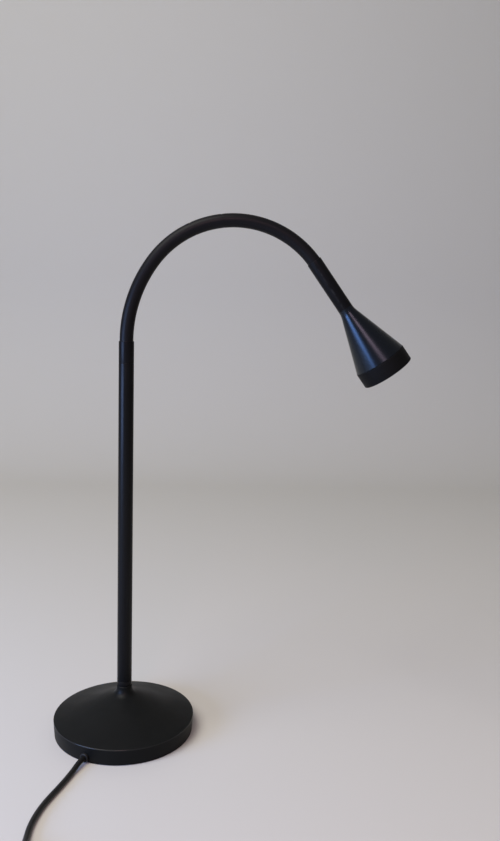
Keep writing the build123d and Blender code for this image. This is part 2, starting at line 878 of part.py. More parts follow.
# Parts on the board: transformer and two capacitors
parts_height = case_height - case_wall - driver_rest - driver_board_thickness - lid_thickness
with BuildPart() as driver_parts:
    with BuildSketch(radial_plane(board_top_z)):
        with Locations((board_middle + board_length / 8, 0)):
            Rectangle(board_length / 3, board_width / 2)
    extrude(amount=parts_height - 2 * lead_gap)
    with BuildSketch(radial_plane(board_top_z)):
        with Locations((board_middle - board_length / 4, 0)):
            with GridLocations(0, board_width / 2, 1, 2):
                Circle(board_width / 8)
    extrude(amount=parts_height - 4 * lead_gap)
save(driver_parts, "driver_parts")

# Mains lead from the bushing's face into the case
mains_start = case_start + case_length - case_wall - lead_gap
with BuildPart() as mains_lead:
    with BuildSketch(exit_plane.offset(mains_start)):
        Circle(mains_radius)
    extrude(amount=bushing_end - mains_start)
save(mains_lead, "mains_lead")

# Lamp lead from the case to the stem's axis and up to the arm
lead_start = exit_direction * (case_start + lead_gap) + Vector(0, 0, lead_z)
with BuildPart() as lamp_lead:
    with BuildLine() as lamp_line:
        FilletPolyline(lead_start, (0, 0, lead_z), (0, 0, socket_floor_z), radius=lead_bend)
    with BuildSketch(Plane(origin=lead_start, z_dir=-exit_direction)):
        Circle(lamp_lead_radius)
    sweep(path=lamp_line.line)
save(lamp_lead, "lamp_lead")

# In-line switch, lying on the surface; x runs along the cord
switch_turn = math.radians(switch_azimuth)
switch_direction = Vector(math.cos(switch_turn), math.sin(switch_turn), 0)
switch_reach = switch_length / 2 + relief_length
switch_start = Vector(switch_x, switch_y, switch_split_z)
switch_middle = switch_start + switch_direction * switch_reach
switch_end = switch_start + switch_direction * 2 * switch_reach


def switch_plane(height):
    """Level plane in the middle of the switch, x along the cord."""
    return Plane(
        origin=(switch_middle.X, switch_middle.Y, height),
        x_dir=switch_direction,
        z_dir=(0, 0, 1),
    )


relief_profile = Plane(origin=switch_middle, x_dir=switch_direction, z_dir=(0, 0, 1))
relief_axis = Axis(switch_middle, switch_direction)
switch_posts = [(switch_post_x, switch_post_y), (-switch_post_x, -switch_post_y)]


# Outer half shells of the switch, each with its halves of the two tapered ends
half_heights = [
    (0, switch_split_z, switch_wall, switch_split_z),
    (switch_split_z, switch_height, switch_split_z, switch_height - switch_wall),
]
switch_shells = []
for bottom, top, floor_z, roof_z in half_heights:
    with BuildPart() as half_shell:
        with BuildSketch(relief_profile):
            with BuildLine():
                Polyline(
                    (-switch_reach, 0),
                    (-switch_reach, relief_end_radius),
                    (-switch_length / 2, relief_start_radius),
                    (switch_length / 2, relief_start_radius),
                    (switch_reach, relief_end_radius),
                    (switch_reach, 0),
                    close=True,
                )
            make_face()
        revolve(axis=relief_axis)
        with BuildSketch(switch_plane(bottom)):
            Rectangle(3 * switch_reach, 2 * switch_width)
        extrude(amount=top - bottom, mode=Mode.INTERSECT)
        with BuildSketch(switch_plane(bottom)):
            RectangleRounded(switch_length, switch_width, switch_corner)
        extrude(amount=top - bottom)
        with BuildSketch(switch_plane(floor_z)):
            RectangleRounded(
                switch_length - 2 * switch_wall,
                switch_width - 2 * switch_wall,
                switch_corner - switch_wall,
            )
        extrude(amount=roof_z - floor_z, mode=Mode.SUBTRACT)
    switch_shells.append(half_shell.part)

with BuildPart() as switch_base:
    add(switch_shells[0])
    with BuildSketch(switch_plane(switch_wall)):
        with Locations(*switch_posts):
            Circle(switch_post_radius)
    extrude(amount=switch_split_z - switch_wall)
    with BuildSketch(switch_plane(0)):
        with Locations(*switch_posts):
            Circle(switch_screw_radius + thread_gap)
    extrude(amount=switch_split_z, mode=Mode.SUBTRACT)
    with BuildSketch(switch_plane(0)):
        with Locations(*switch_posts):
            Circle(switch_screw_head + thread_gap)
    extrude(amount=switch_wall, mode=Mode.SUBTRACT)
    rim = switch_base.faces().sort_by(Axis.Z)[0].outer_wire().edges()
    fillet(rim, switch_edge / 2)
save(switch_base, "switch_base")

pivot_z = switch_height - rocker_pivot_drop
pivot = Vector(switch_middle.X, switch_middle.Y, pivot_z)
pivot_direction = switch_direction.cross(Vector(0, 0, 1))
window_length = 2 * (rocker_radius + rocker_gap)
window_width = rocker_width + 2 * rocker_gap
cheek_y = (window_width + cheek_thickness) / 2
with BuildPart() as switch_cover:
    add(switch_shells[1])
    rim = switch_cover.faces().sort_by(Axis.Z)[-1].outer_wire().edges()
    fillet(rim, switch_edge)
    with BuildSketch(switch_plane(switch_split_z)):
        with Locations(*switch_posts):
            Circle(switch_post_radius)
    extrude(amount=switch_height - switch_wall - switch_split_z)
    with BuildSketch(switch_plane(pivot_z - 2 * pivot_radius - pivot_gap)):
        with GridLocations(0, 2 * cheek_y, 1, 2):
            Rectangle(cheek_length, cheek_thickness)
    extrude(amount=switch_height - switch_wall / 2 - pivot_z + 2 * pivot_radius + pivot_gap)
    with BuildSketch(switch_plane(switch_height - switch_wall)):
        Rectangle(window_length, window_width)
    extrude(amount=switch_wall, mode=Mode.SUBTRACT)
    with BuildSketch(switch_plane(switch_split_z)):
        with Locations(*switch_posts):
            Circle(switch_screw_radius + thread_gap)
    extrude(amount=switch_screw_length - switch_split_z + switch_wall, mode=Mode.SUBTRACT)
    with BuildSketch(Plane(origin=pivot, x_dir=switch_direction, z_dir=pivot_direction)):
        Circle(pivot_radius + pivot_gap)
    extrude(amount=cheek_y + cheek_thickness / 2 - lead_gap, both=True, mode=Mode.SUBTRACT)
save(switch_cover, "switch_cover")

# Rocker: an upright profile between two arcs about the pivot, tilted to its pressed side at rest
tilt = math.radians(rocker_rest_tilt)
tilted = switch_direction * math.cos(tilt) + Vector(0, 0, 1) * math.sin(tilt)
rocker_plane = Plane(origin=pivot, x_dir=tilted, z_dir=pivot_direction)


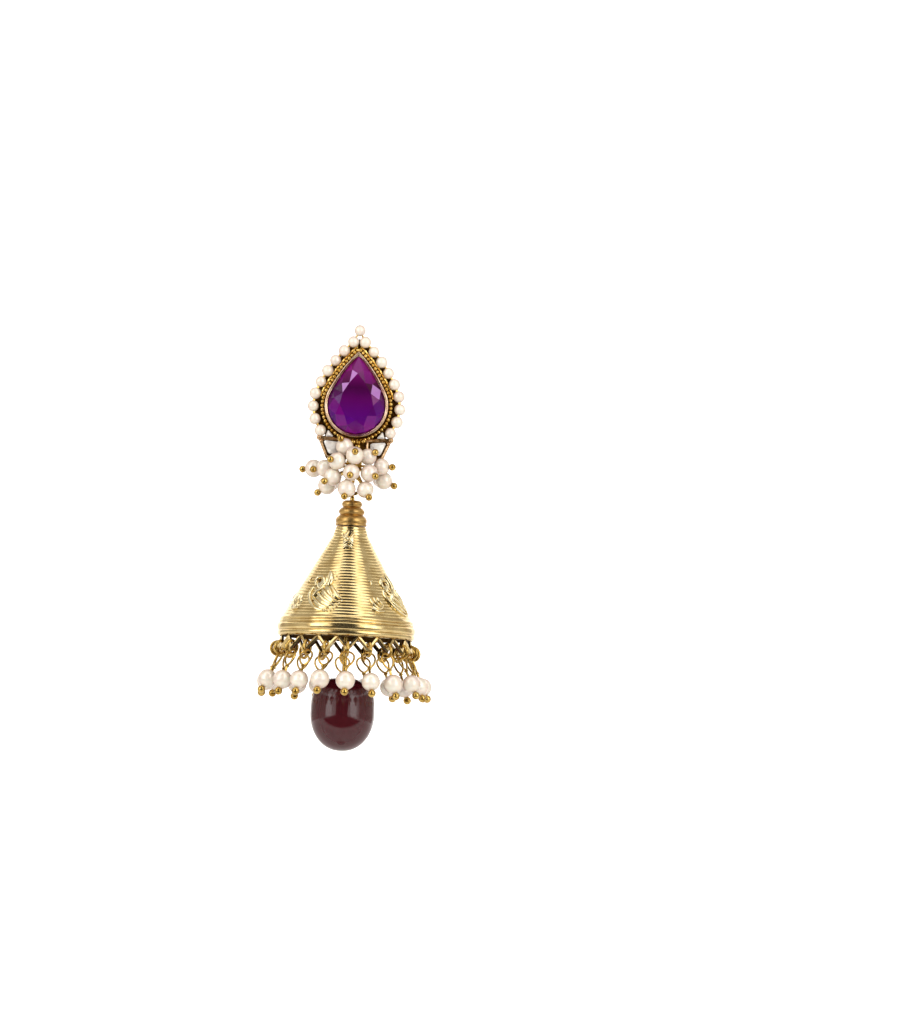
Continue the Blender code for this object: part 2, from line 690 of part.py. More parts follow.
def round_axis(k):
    # Turns a piece from the front of the bell to fringe place k
    centre = Matrix.Translation(HANG)
    return centre @ Matrix.Rotation(fringe_turn(k), 4, "Z")


def fringe_matrix(k):
    # The drop hangs from the ring's foot, splayed out, and no two hang quite alike
    splay = math.radians(FRINGE_SPLAY + FRINGE_SPLAY_SPREAD * math.sin(2.4 * k + 0.5))
    lean = math.radians(FRINGE_LEAN_SPREAD * math.sin(1.7 * k + 1.0))
    hook = Matrix.Translation((0, -GALLERY_FOOT_RADIUS, ring_middle() - RING_RADIUS))
    return round_axis(k) @ hook @ Matrix.Rotation(-splay, 4, "X") @ Matrix.Rotation(lean, 4, "Y")


def drop_bead():
    # A barrel with a rounded foot and a blind bore for its pin
    bore = PIN_RADIUS + GAP
    steps = 11
    stations = [(0, bore + DROP_LIP)]
    for k in range(1, steps):
        t = math.pi * k / steps
        if t < math.pi / 2:
            along = DROP_UPPER * (1 - math.cos(t) ** DROP_SHOULDER)
            stations.append((along, DROP_RADIUS * math.sin(t) ** DROP_SHOULDER))
        else:
            stations.append((DROP_UPPER - DROP_LOWER * math.cos(t), DROP_RADIUS * math.sin(t) ** DROP_FOOT))
    stations.append((DROP_UPPER + DROP_LOWER, DROP_FOOT_RADIUS))
    solid = beads_on_pin(Vector((0, HANG_Y, DROP_TOP_Z)), Vector((0, 0, -1)), stations, TURNED_SEGMENTS)
    hole = beads_on_pin(
        Vector((0, HANG_Y, DROP_TOP_Z + DROP_LIP)), Vector((0, 0, -1)), [(0, bore), (DROP_BORE_DEPTH + DROP_LIP, bore)], 8)
    return cut(solid, hole)


def drop_pin():
    top = DROP_EYE_Z - EYE_RADIUS
    end = DROP_TOP_Z - DROP_BORE_DEPTH + GAP
    eye = torus(Vector((0, HANG_Y, DROP_EYE_Z)), Vector((1, 0, 0)), EYE_RADIUS, WIRE_RADIUS, EYE_STEPS)
    shaft = beads_on_pin(Vector((0, HANG_Y, top)), Vector((0, 0, -1)), [(0, PIN_RADIUS), (top - end, PIN_RADIUS)], 8)
    return union(shaft, eye)


def drop_ring():
    return torus(Vector((0, HANG_Y, DROP_RING_Z)), Vector((0, 1, 0)), DROP_RING_RADIUS, WIRE_RADIUS, 12)


def build():
    gold = material("antique gold", (0.62, 0.42, 0.16), 0.38, 1.0)
    bright = material("bright gold", (0.80, 0.68, 0.36), 0.18, 1.0)
    pearl = material("pearl", (0.90, 0.85, 0.80), 0.25, 0.0)
    shell = material("white shell", (0.86, 0.84, 0.80), 0.20, 0.0)
    purple = material("purple stone", (0.22, 0.01, 0.26), 0.08, 0.0)
    maroon = material("maroon glass", (0.10, 0.01, 0.02), 0.08, 0.0)
    steel = material("post wire", (0.62, 0.50, 0.28), 0.30, 1.0)

    link_joint = pivot("link_joint", (0, HANG_Y, LOOP_FOOT_Z))
    bell_joint = pivot("bell_joint", (0, HANG_Y, LINK_FOOT_Z))
    ring_joint = pivot("ring_joint", (0, HANG_Y, INNER_EYE_FOOT_Z))
    drop_joint = pivot("drop_joint", (0, HANG_Y, DROP_RING_Z - DROP_RING_RADIUS))

    add_object("setting_plate", setting_plate(), gold)
    add_object("pear_stone", pear_stone(), purple)
    add_object("edge_pearls", edge_pearls(), pearl)
    for side, word in ((-1, "left"), (1, "right")):
        add_object("corner_stone_" + word, shell_stone(side, CORNER_STONE), shell)
        add_object("petal_stone_" + word, shell_stone(side, PETAL_STONE), shell)
    add_object("pearl_cluster", cluster_pins(), pearl)
    add_object("ear_post", ear_post(), steel)
    add_object("link", link(), gold, parent=link_joint)
    add_object("bell_pin", bell_pin(), gold, parent=bell_joint)
    add_object("cap", cap(), gold, parent=bell_joint)
    add_object("bell", bell(), bright, parent=bell_joint)
    ring_mesh = jump_ring()
    drop_mesh = fringe_drop()
    for k in range(FRINGE_COUNT):
        number = f"{k + 1:02d}"
        add_object("jump_ring_" + number, ring_mesh, gold, round_axis(k), bell_joint)
        add_object("fringe_drop_" + number, drop_mesh, pearl, fringe_matrix(k), bell_joint)
    add_object("drop_ring", drop_ring(), gold, parent=ring_joint)
    add_object("drop_pin", drop_pin(), gold, parent=drop_joint)
    add_object("drop_bead", drop_bead(), maroon, parent=drop_joint)


for old in list(bpy.data.objects):
    bpy.data.objects.remove(old)
build()
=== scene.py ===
# A bell-shaped drop earring hanging in a white studio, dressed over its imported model.
# Lengths in the tables are millimetres. The front faces -Y, +Z is up, the post's foot is the origin.
import math

import bmesh
import bpy
import numpy as np
from mathutils import Matrix, Vector


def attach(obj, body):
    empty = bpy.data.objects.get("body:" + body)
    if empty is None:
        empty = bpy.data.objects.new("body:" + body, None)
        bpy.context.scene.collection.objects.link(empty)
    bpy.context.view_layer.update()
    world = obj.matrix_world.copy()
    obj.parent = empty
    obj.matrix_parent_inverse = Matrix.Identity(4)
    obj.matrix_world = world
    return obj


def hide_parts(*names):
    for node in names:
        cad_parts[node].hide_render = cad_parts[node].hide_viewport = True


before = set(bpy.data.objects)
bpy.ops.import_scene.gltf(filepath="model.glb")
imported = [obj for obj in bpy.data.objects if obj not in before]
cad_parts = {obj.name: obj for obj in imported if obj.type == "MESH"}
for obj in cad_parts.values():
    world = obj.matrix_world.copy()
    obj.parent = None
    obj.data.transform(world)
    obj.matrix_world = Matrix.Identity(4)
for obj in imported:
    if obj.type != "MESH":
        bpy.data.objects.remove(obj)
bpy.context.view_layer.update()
mm = 0.001
hangY = -0.6

print("helpers")


def linear(code):
    # An sRGB hex colour as linear red, green and blue
    values = [int(code[k:k + 2], 16) / 255 for k in (1, 3, 5)]
    return tuple(v / 12.92 if v <= 0.04045 else ((v + 0.055) / 1.055) ** 2.4 for v in values)


def gridFaces(rows, columns, closeRows, closeColumns):
    # Four-sided faces over a grid of points, joined round where the grid closes
    r = np.arange(rows if closeRows else rows - 1)[:, None]
    c = np.arange(columns if closeColumns else columns - 1)[None, :]
    below = (r + 1) % rows
    after = (c + 1) % columns
    corners = (r * columns + c, r * columns + after, below * columns + after, below * columns + c)
    return np.stack([a + 0 * r + 0 * c for a in corners], axis=-1).reshape(-1, 4)


def surface(grid, closeRows=False, closeColumns=True, caps=True):
    # A grid of points as one closed surface: its first and last rows are filled where they are left open
    rows, columns = grid.shape[:2]
    faces = [list(f) for f in gridFaces(rows, columns, closeRows, closeColumns)]
    if caps and not closeRows:
        faces.append(list(range(columns))[::-1])
        faces.append(list(range((rows - 1) * columns, rows * columns)))
    return grid.reshape(-1, 3), faces


def wire(path, radius, normal, sides=10, closed=False):
    # A round wire along a path that lies in a plane: circles across the path, on the plane's normal
    path = np.asarray(path, float)
    radius = np.broadcast_to(np.asarray(radius, float), len(path))
    if closed:
        along = np.roll(path, -1, 0) - np.roll(path, 1, 0)
    else:
        along = np.gradient(path, axis=0)
    along /= np.linalg.norm(along, axis=1)[:, None]
    normal = np.asarray(normal, float)
    across = np.cross(along, normal)
    across /= np.linalg.norm(across, axis=1)[:, None]
    t = np.linspace(0, 2 * np.pi, sides, endpoint=False)
    ring = np.cos(t)[None, :, None] * across[:, None] + np.sin(t)[None, :, None] * normal
    return surface(path[:, None] + radius[:, None, None] * ring, closeRows=closed)


def spun(stations, sides=24, start=(0, 0, 0), axis=(0, 0, -1)):
    # A turned solid: pairs of distance along the axis and radius
    axis = np.asarray(axis, float)
    axis /= np.linalg.norm(axis)
    helper = np.array((0.0, 1.0, 0.0)) if abs(axis[1]) < 0.9 else np.array((1.0, 0.0, 0.0))
    side = np.cross(axis, helper)
    side /= np.linalg.norm(side)
    up = np.cross(axis, side)
    t = np.linspace(0, 2 * np.pi, sides, endpoint=False)
    ring = np.cos(t)[:, None] * side + np.sin(t)[:, None] * up
    table = np.asarray(stations, float)
    grid = np.asarray(start) + table[:, 0, None, None] * axis + table[:, 1, None, None] * ring
    return surface(grid)


def ball(centre, radius, sides=20, rows=12, axis=(0, 0, -1), squash=1.0):
    # A ball turned about its axis: cosine along, sine across
    t = np.linspace(0.16, np.pi - 0.16, rows)
    table = np.stack([-radius * squash * np.cos(t), radius * np.sin(t)], axis=-1)
    return spun(table, sides, centre, axis)


def moved(part, matrix):
    # The same surface, carried by a matrix
    points, faces = part
    m = np.array(matrix)
    return points @ m[:3, :3].T + m[:3, 3], faces


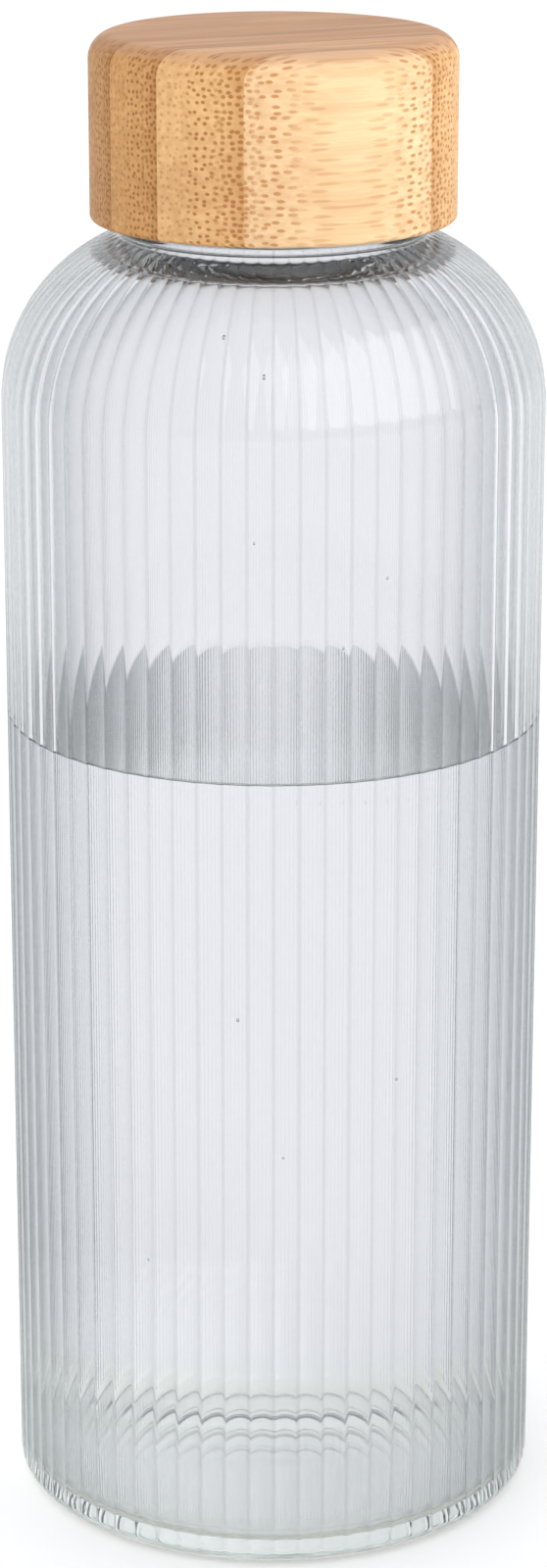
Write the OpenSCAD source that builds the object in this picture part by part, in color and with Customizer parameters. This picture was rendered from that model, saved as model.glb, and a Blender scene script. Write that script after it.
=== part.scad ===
// Fluted glass water bottle with a screw lid turned from laminated bamboo.
// Origin: centre of the foot, on the surface that the bottle stands on. +Z runs up the bottle.

/* [Overall] */
// Diameter of the glass body over the flute crests
body_d = 75; // [62:1:90]
// Height of the bottle with its lid on
total_h = 210; // [175:1:260]

/* [Glass] */
// Thickness of the side wall
wall = 2.2; // [1.8:0.1:3]
// Thickness of the floor at its edge
base_t = 2.8; // [2.6:0.1:8]
// Radius of the outer corner between side and foot
heel_r = 2.5; // [2:0.1:5]
// Radius of the inner corner between side and floor
inner_heel_r = 3; // [2:0.1:8]
// Width of the flat ring that the bottle stands on
foot_ring_w = 5; // [3:0.1:8]
// Height of the hollow under the foot
punt_h = 1.2; // [0.5:0.1:2]
// Radius of the round shoulder
shoulder_r = 24.4; // [20:0.1:26]
// Height of the root of the neck below the lid
neck_gap = 2; // [1.5:0.1:4]
// Height of the solid glass from the root of the neck down to the flat inside of the shoulder
root_t = 3.3; // [2.6:0.1:5]
// Thickness of the neck
neck_wall = 2.3; // [1.8:0.1:3]
// Height of the smooth ring at the root of the neck
neck_ring_h = 1.2; // [0.8:0.1:1.4]
// How far that ring stands out past the thread
neck_ring_out = 0.8; // [0.3:0.1:1]
// Rounding of the mouth's rim
rim_round = 0.8; // [0.3:0.1:1]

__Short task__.
Quote nothing but the lines that run from the line containing "bpy.context.scene.collection.objects.link(empty)" through the line containing "return tuple(v /", keeping both of them word for word.

__Result of this exercise__.
        bpy.context.scene.collection.objects.link(empty)
    bpy.context.view_layer.update()
    world = obj.matrix_world.copy()
    obj.parent = empty
    obj.matrix_parent_inverse = Matrix.Identity(4)
    obj.matrix_world = world
    return obj


def hide_parts(*names):
    for node in names:
        cad_parts[node].hide_render = cad_parts[node].hide_viewport = True


before = set(bpy.data.objects)
bpy.ops.import_scene.gltf(filepath="model.glb")
imported = [obj for obj in bpy.data.objects if obj not in before]
cad_parts = {obj.name: obj for obj in imported if obj.type == "MESH"}
for obj in cad_parts.values():
    world = obj.matrix_world.copy()
    obj.parent = None
    obj.data.transform(world)
    obj.matrix_world = Matrix.Identity(4)
for obj in imported:
    if obj.type != "MESH":
        bpy.data.objects.remove(obj)
bpy.context.view_layer.update()
mm = 0.001
hangY = -0.6

print("helpers")


def linear(code):
    # An sRGB hex colour as linear red, green and blue
    values = [int(code[k:k + 2], 16) / 255 for k in (1, 3, 5)]
    return tuple(v / 12.92 if v <= 0.04045 else ((v + 0.055) / 1.055) ** 2.4 for v in values)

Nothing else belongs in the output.